Worried about starters? It wasn't a problem last season when Jeff Green went to the bench willingly last season, and assuming he is willing to do so again he will have company. Whether it is Courtney Lee, Tony Allen or Matt Barnes he will be joined by a player who started at least 41 games last season. Tony Allen was the low man on that totem poll, with Barnes, Green and Lee all starting 70 or more games in 2014-2015.
Green's starting was more because of injury of course; as mentioned before, Jeff was willing to go to the bench. Perhaps Jeff gets paired with Barnes or Lee off the bench, allowing for Allen to start and still play alongside another wing player who can space the floor. Maybe Allen and Green come off the bench together but play with an assortment of athletic/shooting players who offset their floor spacing issues.
Regardless of the choice (and Joerger would be wise to give spot-starts to all, including Brandan Wright, allowing his aging core to rest more consistently), two guys will become second-unit players after having been starters the year before and earlier in their careers. That should make the possible cut to the ego hurt a little less, and the Grizzlies' bench that much more dangerous.
Make no mistake; the Western Conference is hell.
It will continue to be extremely difficult to get out of, and Golden State/San Antonio/Los Angeles (Clippers)/Oklahoma City/Houston will all lay claim to being "the best team in the West" at some point in the season. The Memphis Grizzlies could win 53 or 54 games, a successful season by most definitions, and be the six seed, on the road to start the playoffs against another Western juggernaut.
What else is new?
Every single season Memphis has come across these teams.

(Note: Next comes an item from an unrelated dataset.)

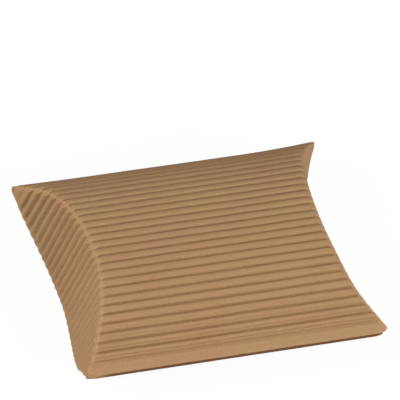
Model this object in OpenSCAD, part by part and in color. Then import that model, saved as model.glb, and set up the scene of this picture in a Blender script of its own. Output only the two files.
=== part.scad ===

Sometimes they win, sometimes they lose. But every season since this "Grit and Grind Era" began, the Grizzlies went in to the playoffs better than they were the year before. Still flawed, but improved, and as the West has grown so have the Grizzlies.

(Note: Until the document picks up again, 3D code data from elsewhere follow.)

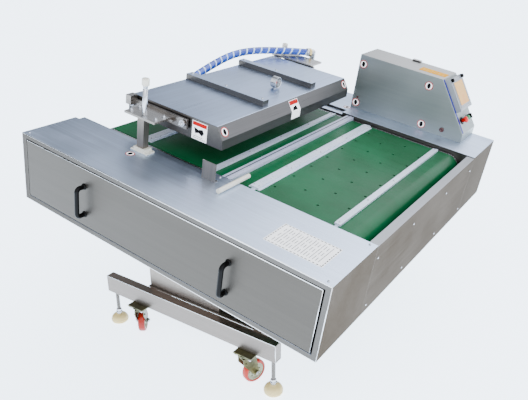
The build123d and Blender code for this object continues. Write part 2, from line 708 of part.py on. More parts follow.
with BuildPart(table) as gauge_needle:
    span_box((gauge_x - 6, gauge_x - 5), (gauge_y - 1.2, gauge_y + 1.2), (gauge_z - 6, gauge_z + 17))
    bar_x(3.5, (gauge_x - 7, gauge_x - 4), gauge_y, gauge_z)
save(gauge_needle, "gauge_needle")

# The vacuum hose runs from an elbow behind the lid, round its back edge, to a riser on the far
# housing. Its route is straight runs joined by tangent arcs.
hose_radius = 18
hose_route = [
    (-1216, -70, 146),
    (-1240, 110, 178),
    (-1228, 300, 212),
    (-1150, 500, 212),
    (-1040, 648, 206),
]
route_points = [table.from_local_coords(Vector(*point)) for point in hose_route]
runs = [b - a for a, b in zip(route_points, route_points[1:])]
arc_radii = []
for before, after in zip(runs, runs[1:]):
    shorter = min(before.length, after.length)
    arc_radii.append(0.45 * shorter / tan(radians(before.get_angle(after) / 2)))
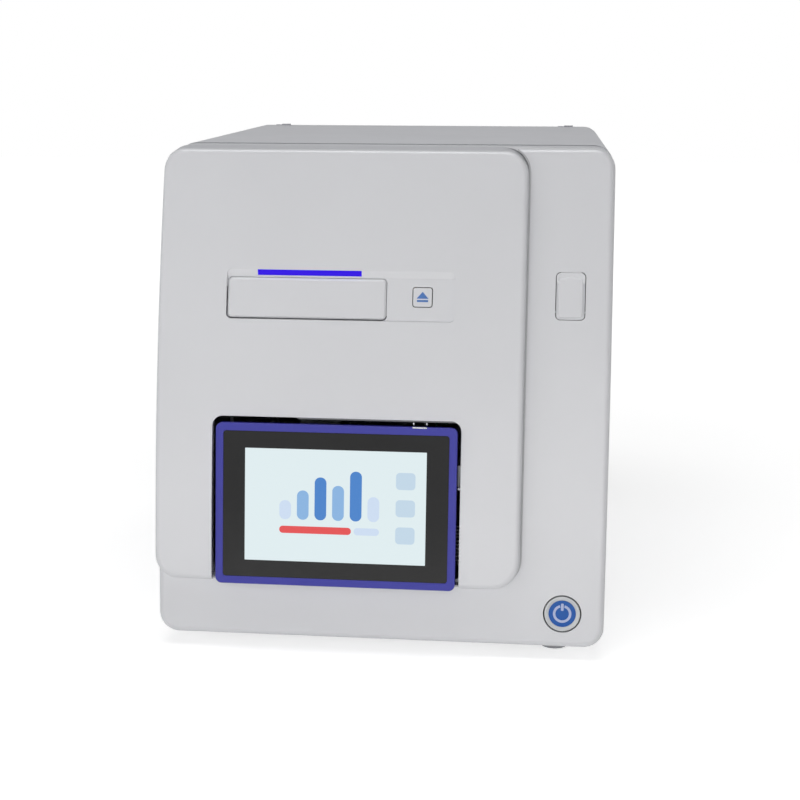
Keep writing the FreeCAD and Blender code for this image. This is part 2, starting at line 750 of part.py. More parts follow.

This year will be no different, even without a trade. Memphis is deeper, more athletic, and has more potential for lineup versatility and opportunity for offensive creativity. The rest of the studs in the West, while impressive, all have possible issues themselves. Golden State is the defending champion but had great luck with health that may not repeat, San Antonio's key players are another year older, Los Angeles seems to be "shook" by the Grizzlies, Houston is essentially the same as last season and Oklahoma City, while talented, has a new coach and health concerns of their own. All of these teams are flawed to some extent. With a little luck and good health, this Grizzlies team, as built, can get to the NBA Finals.
A trade? By all means, pursue it. It is a worthy venture. If it fails? Take a breath, count to ten and take solace in knowing that this team is in a place to make another successful run to (and potentially through) the playoffs.
Trade or no trade, Memphis will be OK.